Report how many lines contain the word "that"; answer with the number only.

::: DATASET ROWS :::

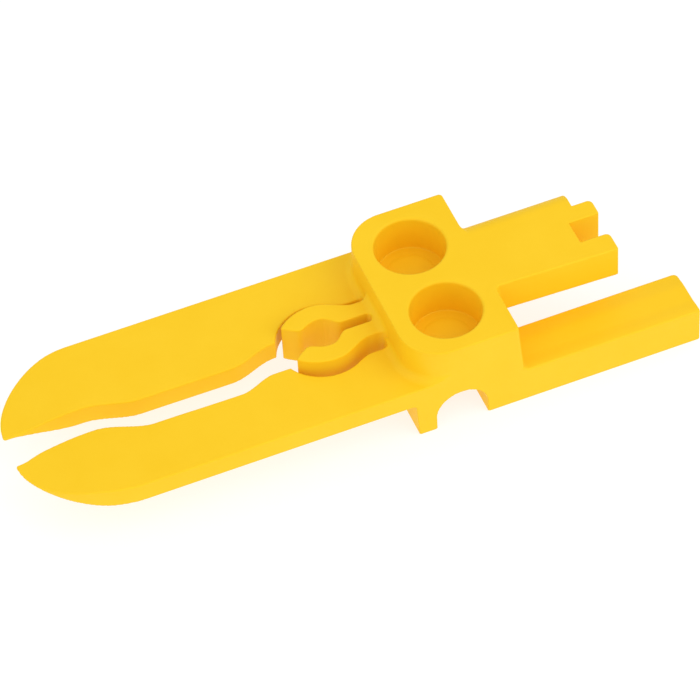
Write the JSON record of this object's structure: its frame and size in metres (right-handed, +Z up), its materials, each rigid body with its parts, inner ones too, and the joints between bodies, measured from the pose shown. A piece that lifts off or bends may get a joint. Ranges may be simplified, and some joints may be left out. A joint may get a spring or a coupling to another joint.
{
  "type": "tyre lever",
  "caption": "One-piece yellow plastic tyre lever and hose tool: twin tapered blades, snap hose clip, block with round pockets, arch below, and a stepped fork over a bar.",
  "frame": {"origin": "middle of the underside of the tool's box, on the plane of the leg's foot, the heel and the bar's underside", "axes": "+X from the blade tips to the end of the bar, +Y to the rear, away from the side the bar is on, +Z up from the feet to the mouths of the pockets"},
  "size_m": [0.12, 0.034, 0.0188],
  "materials": {
    "yellow_plastic": "satin moulded plastic, uncoated"
  },
  "bodies": {
    "moulding": {"pocket_block": "yellow_plastic", "base_plate": "yellow_plastic", "support_leg": "yellow_plastic", "heel_block": "yellow_plastic", "rear_blade": "yellow_plastic", "front_blade": "yellow_plastic", "rear_blade_root": "yellow_plastic", "front_blade_root": "yellow_plastic", "clip_root": "yellow_plastic", "tongue_body": "yellow_plastic", "shoulder_step": "yellow_plastic", "rear_prong": "yellow_plastic", "front_prong": "yellow_plastic", "front_bar": "yellow_plastic"},
    "rear_finger": {"rear_clip_finger": "yellow_plastic"},
    "front_finger": {"front_clip_finger": "yellow_plastic"}
  },
  "joints": [
    {"name": "rear_finger_flex", "type": "hinge", "parent": "moulding", "child": "rear_finger", "pos_m": [0.0055, 0.0028, 0.0056], "axis": [0, 0, -1], "range_deg": [-2, 6.5], "stiffness_Nm_per_rad": 0.4},
    {"name": "front_finger_flex", "type": "hinge", "parent": "moulding", "child": "front_finger", "pos_m": [0.0055, -0.0024, 0.0056], "axis": [0, 0, 1], "range_deg": [-2, 6.5], "stiffness_Nm_per_rad": 0.4}
  ]
}
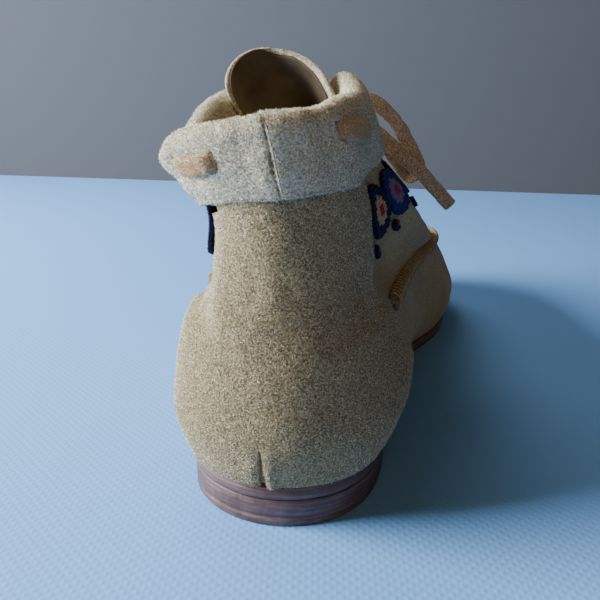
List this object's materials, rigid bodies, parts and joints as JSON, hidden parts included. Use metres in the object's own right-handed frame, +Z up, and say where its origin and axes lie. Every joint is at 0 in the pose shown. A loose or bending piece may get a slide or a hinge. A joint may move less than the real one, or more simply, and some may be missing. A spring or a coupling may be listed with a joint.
{
  "type": "moccasin ankle boot",
  "caption": "Left suede moccasin ankle boot, unlined, with a low heel, turned-down laced cuff, gathered apron seam and flower bands.",
  "frame": {"origin": "middle of the heel's flat underside, on the floor", "axes": "+Y along the foot from heel to toe, +Z up, +X to the inner (medial) side of the left foot"},
  "size_m": [0.1019, 0.2585, 0.1382],
  "materials": {
    "sole_leather": "scuffed, dark brown, low gloss",
    "cream_suede": "smooth suede, matte",
    "rough_suede": "rough-out suede, matte",
    "cuff_suede": "brushed rough suede, matte",
    "lace_suede": "flat suede lace, matte",
    "beadwork": "close rows of small beads, navy ground with flowers",
    "insole_leather": "smooth board, matte"
  },
  "bodies": {
    "root": {"heel_lift": "sole_leather", "outsole": "sole_leather", "insole": "insole_leather", "upper": "cream_suede", "tongue": "rough_suede", "back_panel": "rough_suede", "bead_band_lateral": "beadwork", "bead_band_medial": "beadwork", "apron_seam": "cream_suede", "cuff_lateral": "cuff_suede", "cuff_medial": "cuff_suede", "lace_run": "lace_suede", "lace_knot": "lace_suede", "lace_loop_medial": "lace_suede", "lace_end_medial": "lace_suede", "lace_loop_lateral": "lace_suede", "lace_end_lateral": "lace_suede"}
  },
  "joints": []
}
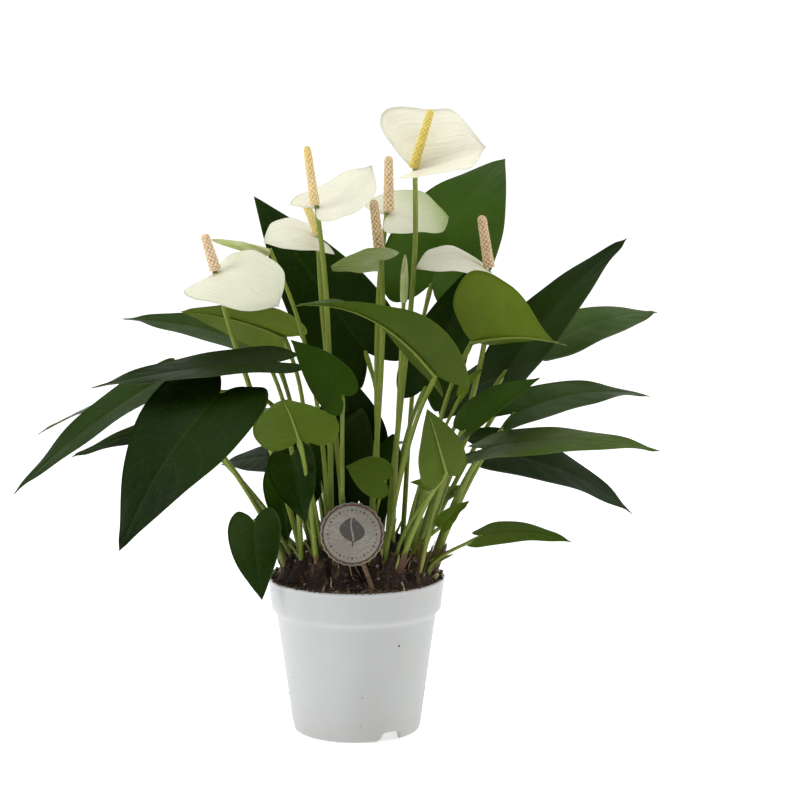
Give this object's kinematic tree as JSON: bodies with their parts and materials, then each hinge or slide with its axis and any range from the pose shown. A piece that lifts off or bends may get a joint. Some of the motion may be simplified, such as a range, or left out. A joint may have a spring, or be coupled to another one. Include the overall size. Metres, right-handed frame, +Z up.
{
  "type": "potted anthurium",
  "caption": "Potted anthurium: heart-shaped leaves on long petioles, white spathes with upright spadices and rolled buds, in a round nursery pot with a blank plant label.",
  "frame": {"origin": "on the ground, at the centre of the flat pad in the middle of the pot's floor, on the pot's axis", "axes": "+Z up along the pot's axis; -Y is the front, where the label faces; +X is to the right seen from the front"},
  "size_m": [0.442, 0.298, 0.421],
  "materials": {
    "pot_plastic": "smooth white, slightly glossy",
    "potting_mix": "loose dark peat and fibre",
    "label_card": "printed card",
    "label_pick": "bare wood",
    "mature_leaf": "dark green, glossy above",
    "young_leaf": "bright green, satin",
    "stalk": "green, satin",
    "spathe": "waxy white",
    "spadix": "finely knobbed, cream to yellow",
    "bud": "pale green with a red tinge"
  },
  "bodies": {
    "root": {"pot": "pot_plastic", "potting_mix": "potting_mix", "label_disc": "label_card", "label_pick": "label_pick", "leaf_back_top": "mature_leaf", "leaf_back_upright": "mature_leaf", "leaf_left_bright": "young_leaf", "leaf_left_silver": "mature_leaf", "leaf_left_long": "mature_leaf", "leaf_front_left_large": "mature_leaf", "leaf_left_slender": "mature_leaf", "leaf_left_rear": "mature_leaf", "leaf_left_low": "mature_leaf", "leaf_left_shade": "mature_leaf", "leaf_heart_low": "mature_leaf", "leaf_centre_pale": "young_leaf", "leaf_centre_small": "mature_leaf", "leaf_centre_arching": "young_leaf", "leaf_back_right_dark": "mature_leaf", "leaf_right_bright": "young_leaf", "leaf_right_pointed": "mature_leaf", "leaf_right_rear": "mature_leaf", "leaf_right_broad": "mature_leaf", "leaf_right_folded": "mature_leaf", "leaf_right_long": "young_leaf", "leaf_right_drooping": "mature_leaf", "leaf_right_low": "young_leaf", "leaf_front_small": "mature_leaf", "leaf_crown_small": "young_leaf", "leaf_shade_left": "mature_leaf", "leaf_shade_right": "mature_leaf", "leaf_rear_left": "mature_leaf", "leaf_rear_centre": "mature_leaf", "flower_top_stalk": "stalk", "flower_top_spathe": "spathe", "flower_top_spadix": "spadix", "flower_left_high_stalk": "stalk", "flower_left_high_spathe": "spathe", "flower_left_high_spadix": "spadix", "flower_left_back_stalk": "stalk", "flower_left_back_spathe": "spathe", "flower_left_back_spadix": "spadix", "flower_left_low_stalk": "stalk", "flower_left_low_spathe": "spathe", "flower_left_low_spadix": "spadix", "flower_centre_high_stalk": "stalk", "flower_centre_high_spathe": "spathe", "flower_centre_high_spadix": "spadix", "flower_centre_stalk": "stalk", "flower_centre_spathe": "spathe", "flower_centre_spadix": "spadix", "flower_right_stalk": "stalk", "flower_right_spathe": "spathe", "flower_right_spadix": "spadix", "bud_left_stalk": "stalk", "bud_left": "bud", "bud_centre_stalk": "stalk", "bud_centre": "bud"}
  },
  "joints": []
}
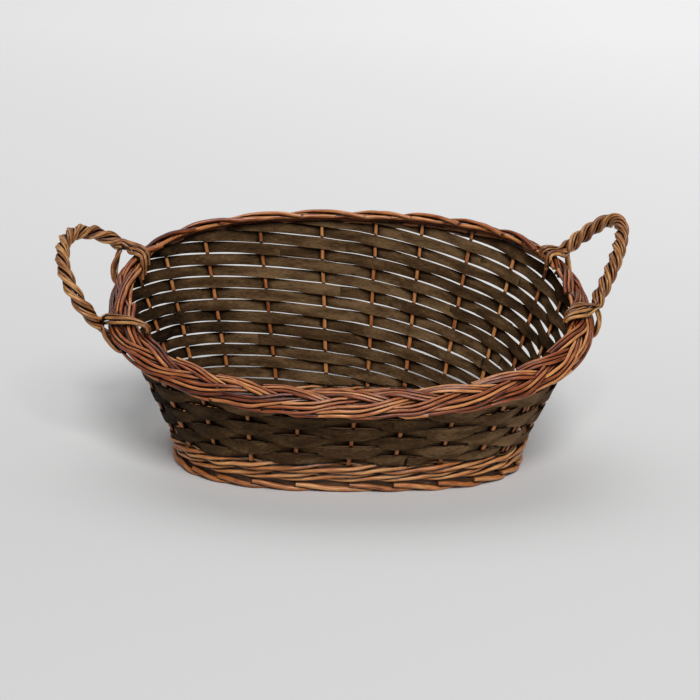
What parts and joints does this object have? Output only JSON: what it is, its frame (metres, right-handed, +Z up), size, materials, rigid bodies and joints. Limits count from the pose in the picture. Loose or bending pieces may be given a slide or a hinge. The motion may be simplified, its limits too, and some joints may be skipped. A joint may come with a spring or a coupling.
{
  "type": "woven_oval_basket",
  "caption": "Oval gathering basket with a sloping rim, dark chipwood strips woven on willow stakes, a rolled willow border and two ear handles.",
  "frame": {"origin": "centre of the bounding box on the ground", "axes": "X along the basket, from ear handle to ear handle; Y from the low front to the high back; Z up"},
  "size_m": [0.4754, 0.2744, 0.198],
  "materials": {
    "stake_willow": "satin",
    "border_willow": "satin",
    "handle_willow": "satin",
    "chipwood": "matte",
    "base_plywood": "matte"
  },
  "bodies": {
    "root": {"stake_01": "stake_willow", "stake_02": "stake_willow", "stake_03": "stake_willow", "stake_04": "stake_willow", "stake_05": "stake_willow", "stake_06": "stake_willow", "stake_07": "stake_willow", "stake_08": "stake_willow", "stake_09": "stake_willow", "stake_10": "stake_willow", "stake_11": "stake_willow", "stake_12": "stake_willow", "stake_13": "stake_willow", "stake_14": "stake_willow", "stake_15": "stake_willow", "stake_16": "stake_willow", "stake_17": "stake_willow", "stake_18": "stake_willow", "stake_19": "stake_willow", "stake_20": "stake_willow", "stake_21": "stake_willow", "stake_22": "stake_willow", "stake_23": "stake_willow", "stake_24": "stake_willow", "by_stake_left": "stake_willow", "by_stake_right": "stake_willow", "border_core": "stake_willow", "wale_rod_1": "border_willow", "wale_rod_2": "border_willow", "wale_rod_3": "border_willow", "wale_rod_4": "border_willow", "wale_rod_5": "border_willow", "wale_rod_6": "border_willow", "border_rod_1": "border_willow", "border_rod_2": "border_willow", "border_rod_3": "border_willow", "border_rod_4": "border_willow", "border_rod_5": "border_willow", "border_rod_6": "border_willow", "chip_strip_01": "chipwood", "chip_strip_02": "chipwood", "chip_strip_03": "chipwood", "chip_strip_04": "chipwood", "chip_strip_05": "chipwood", "chip_strip_06": "chipwood", "chip_strip_07": "chipwood", "chip_strip_08": "chipwood", "chip_strip_09": "chipwood", "chip_strip_10": "chipwood", "chip_strip_11": "chipwood", "chip_strip_12": "chipwood", "chip_strip_13": "chipwood", "left_handle_strand_1": "handle_willow", "left_handle_strand_2": "handle_willow", "left_handle_strand_3": "handle_willow", "right_handle_strand_1": "handle_willow", "right_handle_strand_2": "handle_willow", "right_handle_strand_3": "handle_willow", "base_board": "base_plywood"}
  },
  "joints": []
}
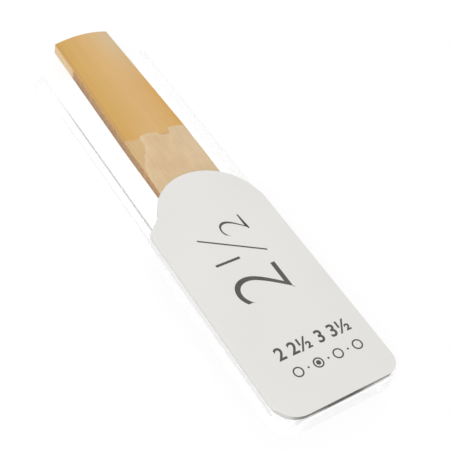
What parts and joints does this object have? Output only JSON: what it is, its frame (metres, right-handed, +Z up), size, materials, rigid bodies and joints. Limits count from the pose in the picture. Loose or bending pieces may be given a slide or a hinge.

:::

FINAL RESULT: 2